Muy cerca de las ruinas, zumba el generador que nutre a un pequeño café-bar. Fuera, dos hombres conversan, de pie, mientras beben cerveza en vasos de plástico. “Es temprano y ya estamos borrachos, qué le vamos a hacer”, lanza uno, vestido con un traje de camuflaje rojizo de aspecto impermeable. Las normas prohíben la venta de alcohol en la ciudad, tanto para los civiles como para los militares. Pero el pequeño bar tiene todavía una carta bastante digna de bebidas, y los uniformados parecen hacer la vista gorda. El hombre de traje de camuflaje saca su teléfono móvil y con dedos temblorosos busca en su galería: “Ya no me queda nada, ¿sabes?”. Y muestra un vídeo de una vivienda baja totalmente derrumbada. Vigas, escombros y madera retorcida. Es su casa. Un misil ruso la derribó hace una semana.

No hay un día desde hace semanas en que un ataque no mate a alguna persona en Jersón. O alcance la casa de alguien. El miércoles, un proyectil ruso impactó en el ala de maternidad de un hospital. El jueves, en la de un centro médico especializado en cardiología.

María, o “abuela María”, como le gusta presentarse, se ha arreglado, como cada mañana, en una casa sin luz ni gas. Se ha pintado los labios de color rosado casi a juego con su boina violeta y ha bajado a la calle, donde observa a un grupo de hombres que trata de arreglar un poste eléctrico en el barrio de Antonovka, demasiado cerca del río. El suelo y la hierba están llenos de escombros y la abuela María dice que hace unos días cayeron sobre la zona restos de un cohete. Afirma que celebró como la que más la retirada de las tropas rusas y la llegada del ejército ucranio, tras vivir ocho meses prácticamente encerrada en casa, con “miedo hasta de respirar”. Pero está cansada. Y enfadada.
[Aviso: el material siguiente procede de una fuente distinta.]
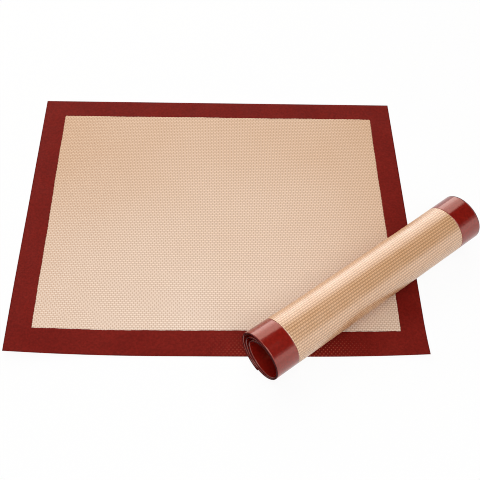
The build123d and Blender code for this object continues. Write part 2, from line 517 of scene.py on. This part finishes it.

“Quizá me digan que soy una desagradecida, pero esto es una penuria. No solo los ataques, no tenemos nada, apenas quedan tiendas abiertas aquí, no hay bancos y se hace casi imposible cobrar la pensión”, asegura. Los hombres que se arremolinan para levantar el poste apuntan disgustados que la ayuda humanitaria llega con cuentagotas al barrio. Y la que lo hace es de una organizaron privada, una iglesia evangélica. Se quejan de la Administración. Se sienten desatendidos. “No es que viviéramos mejor con los rusos, esos fascistas, eso es verdad, pero pensé que las cosas serían de otra forma”, se lamenta la abuela María.

Ciudad adentro, en uno de los pocos supermercados abiertos estos días, no cabe un alfiler. Las cajas con nuevos productos se acumulan en los pasillos, todavía sin colocar. El surtido es bueno y vistoso. Y los precios, similares a los de otros lugares de Ucrania. Mientras tiran de una cesta de plástico con una solitaria botella de aceite de girasol, Oleksandr y su esposa Sveta explican que durante la ocupación rusa los precios estaban en rublos y todo era mucho más caro. Sveta, cabello rubio recogido en una coleta, corpulenta, se aferra al brazo de su esposo y susurra que su hijo, veinteañero, estuvo detenido por las tropas de Moscú al principio de la invasión. Pasó 10 días desaparecido. No volvió a salir de casa: “Yo ya he vivido una pesadilla, ¿qué más nos puede pasar? ¿que nos bombardeen? ¿que nos maten? Con que no vuelvan me conformo. Espero que los barran de la faz de esta tierra, aunque ya no esté aquí para verlo”.